Long-term immigration cost planning in career decisions

O-1 petitioners who anticipate long careers in the United States should approach immigration cost coverage not as a one-time negotiation but as a recurring component of employment terms that deserves attention at each job change. Each new employer relationship resets the immigration cost coverage question, and the terms negotiated at the beginning of an employment relationship are the terms that govern all subsequent petitions with that employer. Establishing full coverage early — and having it documented in offer materials or employment agreements — avoids re-litigating the terms when an extension is due or when circumstances require expedited filing.

For O-1 holders who anticipate transitioning between employers, the timing of the transition relative to the current petition's validity period affects immigration cost exposure. A beneficiary who changes employers while three years remain on their O-1 approval requires a new petition with the new employer regardless of the time remaining on the current I-94 authorization. If that new petition is filed using the employee's own funds because cost coverage was not addressed in the new offer negotiation, the employee bears the full cost of a filing that an earlier negotiation could have placed on the employer.

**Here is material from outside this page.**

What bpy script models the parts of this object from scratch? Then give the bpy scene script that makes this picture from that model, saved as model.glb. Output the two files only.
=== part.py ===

The longer-term consideration for O-1 holders who intend to pursue permanent residence through the EB-1A category — which applies the same extraordinary ability standard as the O-1A — is that immigration cost coverage for the EB-1A immigrant petition is a separate negotiation from O-1 nonimmigrant petition coverage. Employer sponsorship for immigrant petitions is not legally required for EB-1A, since the category permits self-petitioning. But many employers who sponsor O-1 petitions are willing to cover EB-1A petition costs as an employee retention tool if the issue is raised explicitly. Candidates with a trajectory toward permanent residence should raise EB-1A cost coverage as a forward-looking item in the same conversation, even if the EB-1A filing is several years out.